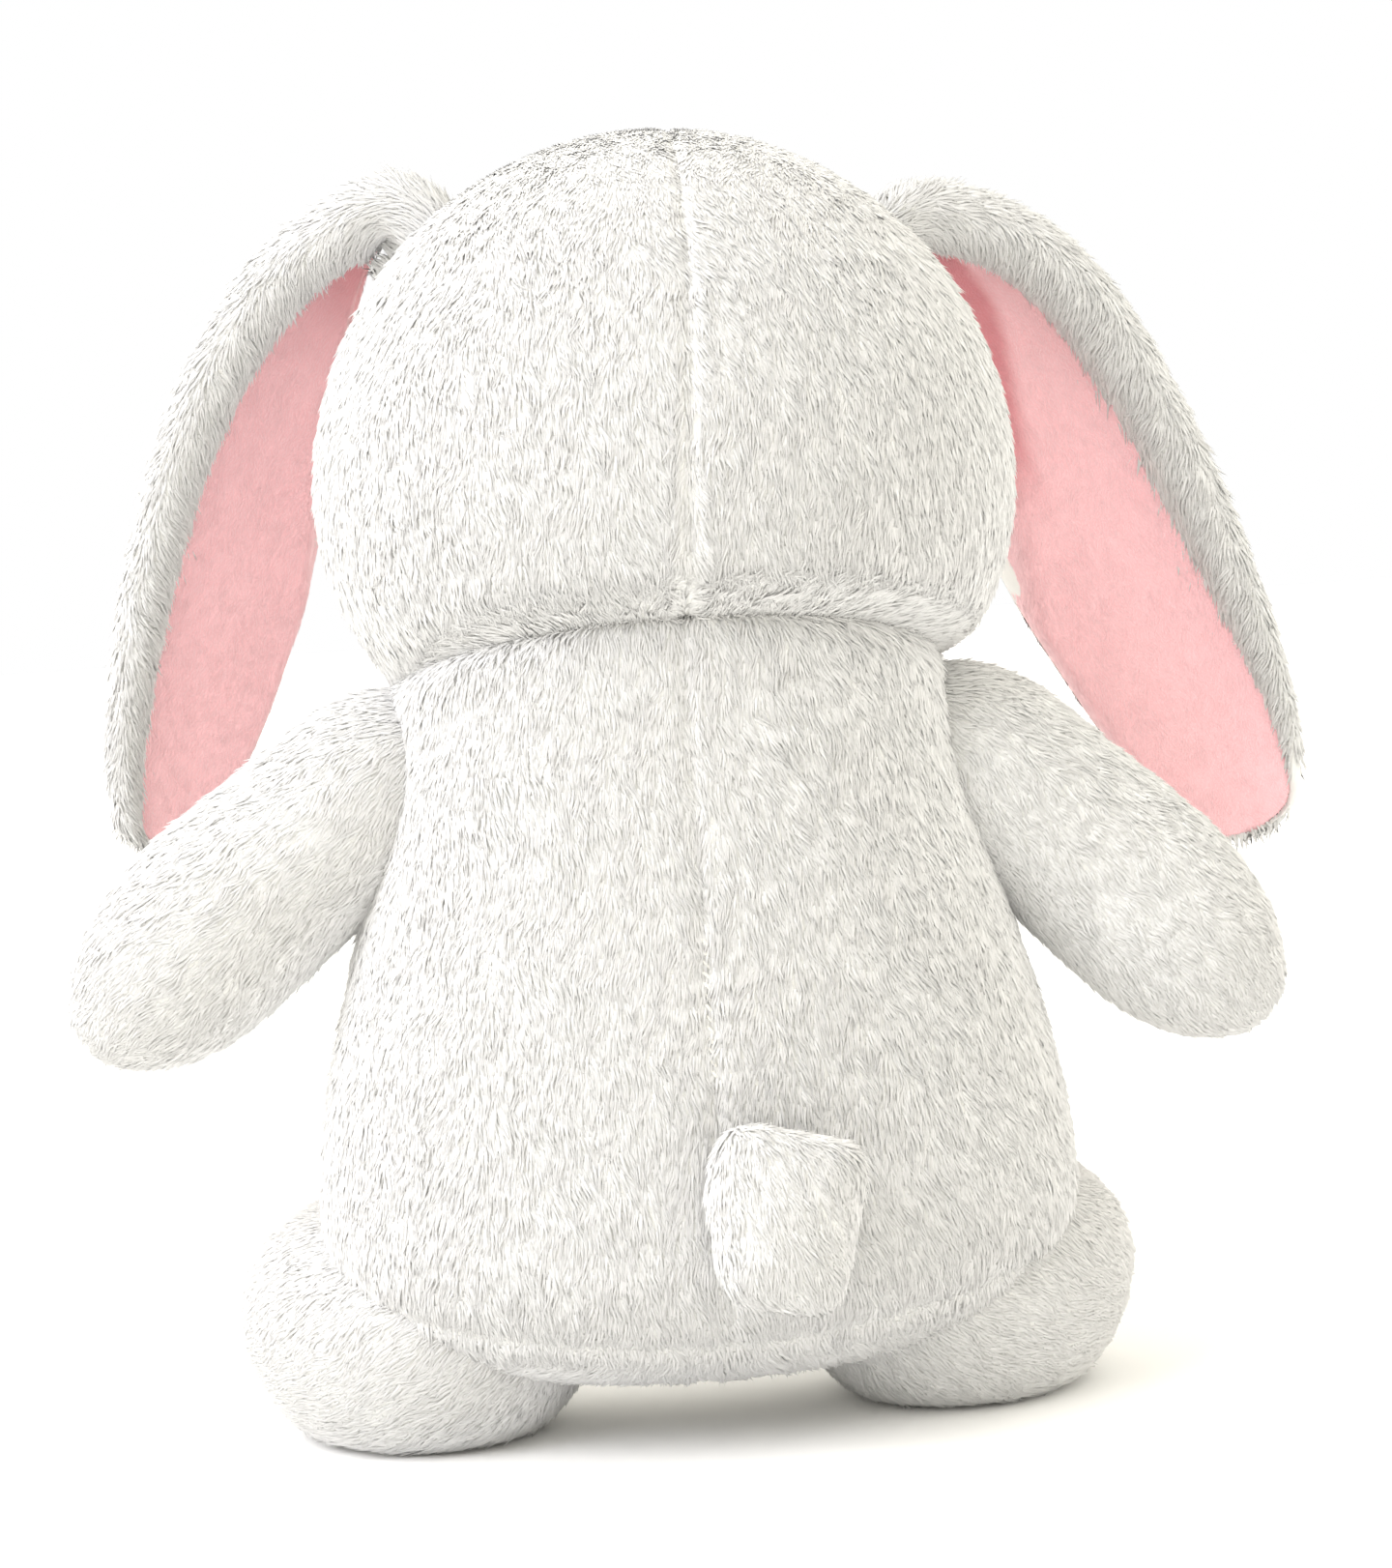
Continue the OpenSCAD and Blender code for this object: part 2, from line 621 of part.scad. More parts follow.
module at_foot(side) {
    mirrored(side) translate(side > 0 ? left_foot : right_foot) rotate([0, 0, toe_out]) children();
}

module foot_upper(side) {
    color(WHITE) at_foot(side) difference() {
        loft([for (z = foot_levels) foot_ring(z, 0, z)], [0, 0, 0], [0, 0, foot_h]);
        loft([for (z = foot_levels) foot_ring(z, fur, z == 0 ? -1 : z)], [0, 0, -1], [0, 0, foot_h - fur]);
    }
}
module foot_sole(side) {
    color(WHITE) at_foot(side)
        loft([foot_ring(0, fur + gap, 0), foot_ring(fur, fur + gap, fur)], [0, 0, 0], [0, 0, fur]);
}
module foot_stuffing(side) {
    inset = fur + gap;
    color(FIBRE) at_foot(side)
        loft([for (z = [for (l = foot_levels) if (l > fur) l]) foot_ring(z, inset, z)],
            [0, 0, fur + gap + 3], [0, 0, foot_h - inset]);
}

// Room for a foot to flex under the torso.
foot_flex = 5.4;
module foot_space(side) {
    at_foot(side)
        loft([for (z = [for (l = foot_levels) if (l > 3) l]) foot_ring(z, -foot_flex, z + (z - foot_mid_z) * 0.1)],
            [0, 0, -12], [0, 0, foot_h + foot_flex]);
}

module foot_left_upper() { in_frame() foot_upper(1); }
module foot_left_sole() { in_frame() foot_sole(1); }
module foot_left_stuffing() { in_frame() foot_stuffing(1); }
module foot_right_upper() { in_frame() foot_upper(-1); }
module foot_right_sole() { in_frame() foot_sole(-1); }
module foot_right_stuffing() { in_frame() foot_stuffing(-1); }

// ---- tail ----

// A stubby pouch set in the back seam that lies towards the toy's right.
tail_reach = 34;
tail_lie = 4;              // the pouch follows the round of the back
tail_half_h = 21;
tail_thick = 14;
tail_steps = [0.03, 0.12, 0.26, 0.45, 0.65, 0.82, 0.93, 0.985];
function tail_rows(inset) = [for (s = tail_steps)
    let (end = s < 0.2 ? 0.62 + 1.9 * s : pow(1 - pow((s - 0.2) / 0.8, 6), 0.4),
        h = tail_half_h * end - inset, w = mix(6.2, tail_thick, eased(s / 0.4)) * (s > 0.5 ? end : 1) - inset)
    [for (t = full_turn(16)) let (c = cos(t), n = sin(t))
        [sign(c) * h * pow(abs(c), 0.75), w * n + (w + inset - 6.2), s * (tail_reach - 2 * inset) + inset]]];
module at_tail() {
    translate([tail_hinge[0], tail_hinge[1], tail_z]) rotate([0, 0, tail_lie]) rotate([0, -90, 0]) children();
}
module tail_plush() {
    in_frame() color(WHITE) at_tail() difference() {
        loft(tail_rows(0), [0, 0, 0], [0, 5, tail_reach]);
        loft(tail_rows(fur * 0.8), [0, 0, fur], [0, 5, tail_reach - fur]);
    }
}
module tail_stuffing() {
    inset = fur * 0.8 + gap;
    in_frame() color(FIBRE) at_tail() loft(tail_rows(inset), [0, 0, fur + 0.6], [0, 5, tail_reach - fur - 0.6]);
}

head_back_left();
head_back_right();
face_panel();
head_stuffing();
head_seam_thread();
muzzle();
nose();
mouth_thread();
eye_left();
eye_right();
eye_washer_left();
eye_washer_right();
ear_left_plush();
ear_left_lining();
ear_right_plush();
ear_right_lining();
neck_wad();
back_left();
back_right();
belly();
base_panel();
torso_stuffing();
pellet_bag();
back_seam_thread();
closing_stitches();
arm_left_front();
arm_left_back();
arm_left_stuffing();
arm_right_front();
arm_right_back();
arm_right_stuffing();
foot_left_upper();
foot_left_sole();
foot_left_stuffing();
foot_right_upper();
foot_right_sole();
foot_right_stuffing();
tail_plush();
tail_stuffing();
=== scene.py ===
import math

import bpy
import numpy as np
from mathutils import Matrix, Vector
from mathutils.bvhtree import BVHTree


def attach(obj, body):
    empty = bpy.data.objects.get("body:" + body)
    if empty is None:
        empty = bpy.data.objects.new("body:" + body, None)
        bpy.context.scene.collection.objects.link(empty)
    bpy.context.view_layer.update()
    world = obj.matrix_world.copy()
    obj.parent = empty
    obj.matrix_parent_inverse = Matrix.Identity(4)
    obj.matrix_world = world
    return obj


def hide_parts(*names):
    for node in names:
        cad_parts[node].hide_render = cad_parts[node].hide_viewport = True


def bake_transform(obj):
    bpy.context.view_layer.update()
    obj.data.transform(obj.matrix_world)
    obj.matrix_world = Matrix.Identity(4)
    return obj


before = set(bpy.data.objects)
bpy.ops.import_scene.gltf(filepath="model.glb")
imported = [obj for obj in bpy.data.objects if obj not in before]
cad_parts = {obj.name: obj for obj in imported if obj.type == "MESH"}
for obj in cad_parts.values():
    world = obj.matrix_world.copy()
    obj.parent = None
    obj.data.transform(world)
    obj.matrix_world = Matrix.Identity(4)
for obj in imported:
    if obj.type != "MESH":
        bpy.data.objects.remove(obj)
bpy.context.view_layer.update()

MM = 0.001
scene = bpy.context.scene

# ---- shared numbers of the toy, measured from the floor under the middle of its neck ----

TO_MIDDLE = np.array([8.0, -3.0, 0.0])  # from there to the frame's origin
NECK = np.array([0.0, 0.0, 170.0])
LEAN = math.radians(4)                  # the head leans to its own right
SLOPE = math.radians(14)                # the neck seam is higher at the back
NECK_NORMAL = np.array([0.0, -math.sin(SLOPE), math.cos(SLOPE)])
PILE = 1.3                              # the pile's roots lie this far under its outside
HEAD_W, HEAD_D, HEAD_MID, CROWN, CHIN = 81.0, 70.0, 42.0, 83.0, 71.0
TORSO_W, TORSO_D, TORSO_WIDE, TORSO_LOW = 88.0, 60.0, 52.0, 10.0
NECK_W, NECK_D = 64.0, 56.0
PLUMP = 2.4
BASE_SEAM, BASE_RISE = 26.0, 12.0


def mix(a, b, t):
    return a + (b - a) * t


def eased(t):
    t = np.clip(t, 0, 1)
    return t * t * (3 - 2 * t)


def unit(v):
    return v / (np.linalg.norm(v) + 1e-12)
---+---
Exactly and only the lines from the line that contains "for node in" through the line that contains "# ---- shared" are to be repeated as they stand.

    for node in names:
        cad_parts[node].hide_render = cad_parts[node].hide_viewport = True


def bake_transform(obj):
    bpy.context.view_layer.update()
    obj.data.transform(obj.matrix_world)
    obj.matrix_world = Matrix.Identity(4)
    return obj


before = set(bpy.data.objects)
bpy.ops.import_scene.gltf(filepath="model.glb")
imported = [obj for obj in bpy.data.objects if obj not in before]
cad_parts = {obj.name: obj for obj in imported if obj.type == "MESH"}
for obj in cad_parts.values():
    world = obj.matrix_world.copy()
    obj.parent = None
    obj.data.transform(world)
    obj.matrix_world = Matrix.Identity(4)
for obj in imported:
    if obj.type != "MESH":
        bpy.data.objects.remove(obj)
bpy.context.view_layer.update()

MM = 0.001
scene = bpy.context.scene

# ---- shared numbers of the toy, measured from the floor under the middle of its neck ----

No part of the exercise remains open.